Hi Peker,
If you are attempting to do such simulations in explicit solvent, I am
afraid (however I am not sure) that you cant't "get rid of periodic BC's".
Here is my approach, although I am really not sure if is the ideal one ...
#1
Create "sufficiently big" surface (in my case cca 90 x 90 x 18 A)

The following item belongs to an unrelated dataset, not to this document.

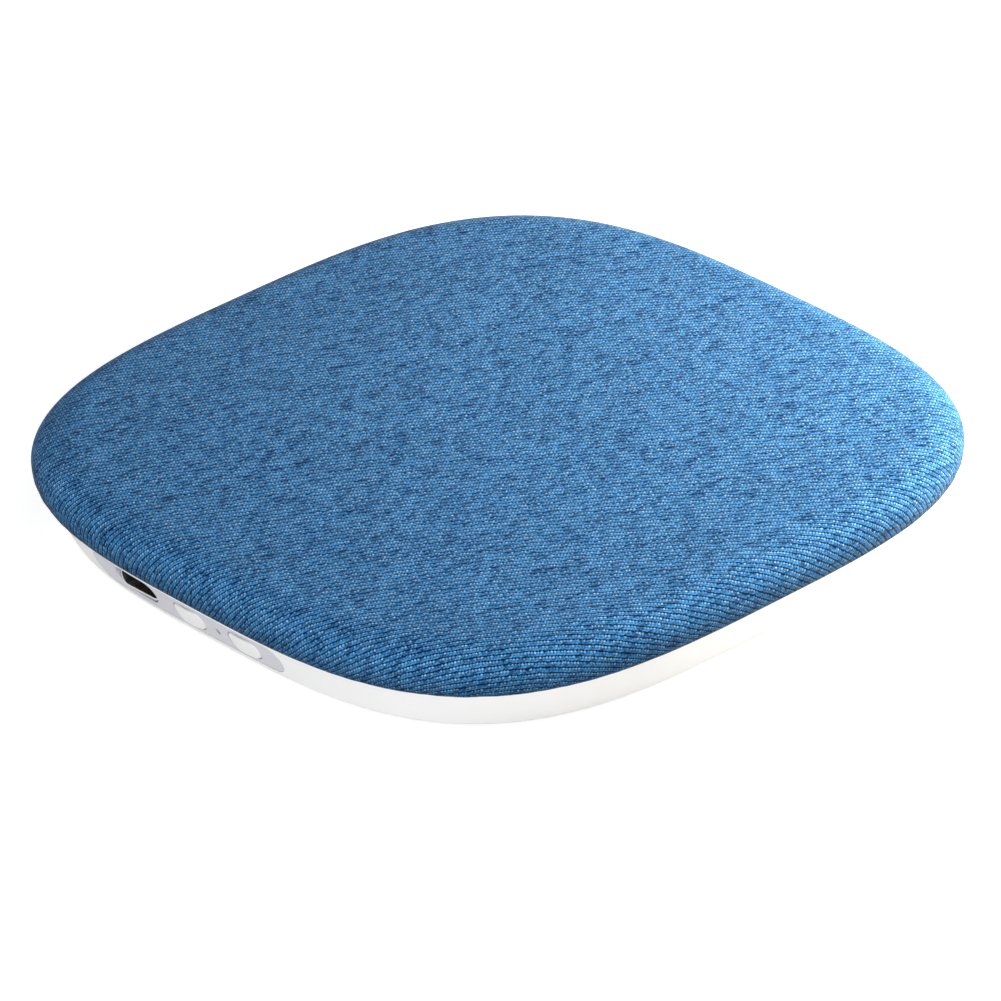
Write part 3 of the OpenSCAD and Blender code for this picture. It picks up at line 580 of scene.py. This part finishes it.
def denim(sizes, colours):
    """Cotton twill: blue warp floats over three pale wefts and under one, in slanting ribs."""
    f = Finish("denim", Sheen_Weight=0.07, Sheen_Roughness=0.4, Specular_IOR_Level=0.1)
    f.shader.inputs["Sheen Tint"].default_value = (0.85, 0.92, 1.0, 1)
    cloth = f.add("Attribute", {"attribute_name": "cloth", "attribute_type": "GEOMETRY"}, output="Vector")
    drift = f.cloud(cloth, 0.35, 2.0)
    wander = f.cloud(cloth, 1.3, 3.0, 0.7)
    x, y, _ = f.parts(cloth)
    ends = x / sizes.warp_pitch + (drift - 0.5) + 0.7 * (wander - 0.5)
    picks = y / sizes.weft_pitch - (drift - 0.5) + 0.7 * (wander - 0.5)
    end = ends.floor()
    # Each float has a number of its own, from 0 to 1
    lot = f.add("TexWhiteNoise", {"noise_dimensions": "3D"},
                {"Vector": f.vector(end, ((picks - end) / 4).floor(), 0.5)})
    # Share of the way along a float, from one crossing of the weft to the next, a little shifted in each
    along = ((picks - end) / 4).fract() + 0.14 * (lot - 0.5)
    # The same without steps from yarn to yarn, which gives the ribs
    rib = ((picks - ends) / 4).fract()
    lean = math.atan2(sizes.weft_pitch, sizes.warp_pitch)
    down_rib = x * math.cos(lean) + y * math.sin(lean)
    over_rib = y * math.cos(lean) - x * math.sin(lean)
    slub = f.cloud(f.vector(down_rib * 1.8, over_rib * 4.0, 3.3), 1.0, 3.0, 0.8)
    yarn = f.cloud(f.vector(end * 7.31, y * 0.9, 3.7), 1.0, 3.0, 0.7)
    pick_yarn = f.cloud(f.vector(x * 0.9, picks.floor() * 5.17, 9.1), 1.0, 3.0, 0.7)
    fuzz = f.cloud(cloth, 3.4, 3.0, 0.8)
    shade = f.cloud(cloth, 0.1, 3.0, 0.6)
    patch = f.cloud(cloth, 0.4, 3.0, 0.75)
    groove = 1 - (rib - 0.2).size().step(0.04, 0.26)
    crossing = 1 - (along - 0.14).size().step(0.08, 0.2)
    round_warp = (ends.fract() * math.pi).sin()
    round_float = 1 - ((along - 0.62).size() / 0.44).at_most(1.0) ** 2.0
    height = (0.45 + 0.55 * round_warp) * (0.2 + 0.8 * round_float)
    height = height * (1 - crossing) + crossing * (0.2 + 0.4 * (picks.fract() * math.pi).sin())
    dye = ((slub - 0.5) * 0.5 + (yarn - 0.5) * 0.7 + (fuzz - 0.5) * 3.0 + (patch - 0.5) * 0.7
           + (lot - 0.5) * 0.8)
    warp = f.blend((0.58 + dye).held(), colours.warp_dark, colours.warp_light)
    weft = f.blend((0.4 + (pick_yarn - 0.5) * 2.2).held(), colours.warp_light, colours.weft_pale)
    # Share of the weft that shows at a crossing
    bare = 0.35 + lot + 2.0 * (pick_yarn - 0.5) + 2.4 * (patch - 0.5)
    showing = (crossing * bare).held()
    colour = f.blend(showing, warp, weft)
    # Painted shade: the colour is darkened where the yarns dip, at the crossings and in the grooves
    # between the ribs
    painted_groove_shade = groove * (1 - showing) * (1.5 - 2.4 * (fuzz - 0.5))
    level = (0.21 + 1.3 * height) * (1 - 0.96 * painted_groove_shade.held())
    # Painted shade: the cloth is darkened towards the hem, in place of the shade where the edge rolls
    # under
    reach = (x.size() ** SQUARENESS + y.size() ** SQUARENESS) ** (1 / SQUARENESS)
    level = level * (1 - 0.68 * reach.step(58.0, 65.5)) * (0.82 + 0.36 * shade)
    level = level * (0.7 + 0.6 * slub) * (0.02 + 1.96 * fuzz)
    f.feed("Base Color", f.dim(colour, level))
    f.feed("Roughness", 0.88 + 0.1 * (fuzz - 0.5))
    f.feed("Normal", f.bump(height + 0.5 * fuzz, 0.00008, 0.36))
    return f.material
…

Size should be "sufficient" to minimize influence of border-inhomogenities
as
you can not create infinite surface in Amber. Thickness should be also
sufficient
to not underestimate eventual ligand/surface interaction due to too thin
surface
representation.
#2
Then I placed my ligand to central part of my surface
#3
I placed cca 40A above the ligand the same surface with the same
side towards the ligand as in case of "bottom surface" so in fact
I simulated ligand inside the slit "sitting" on one of that two surfaces.
I decided to do this to have symmetric conditions from both sides of
ligand ( to decrease ligand interaction with image of the second side of
the surface )
as the thickness of water layer which you can put under your surface (to
decrease sufficiently interaction with vertical images) with ligand is
strongly
limited due to hardware speed limitations. If there is no HW limitations
you can simply
add sufficient layer of water above your ligand and that's it ...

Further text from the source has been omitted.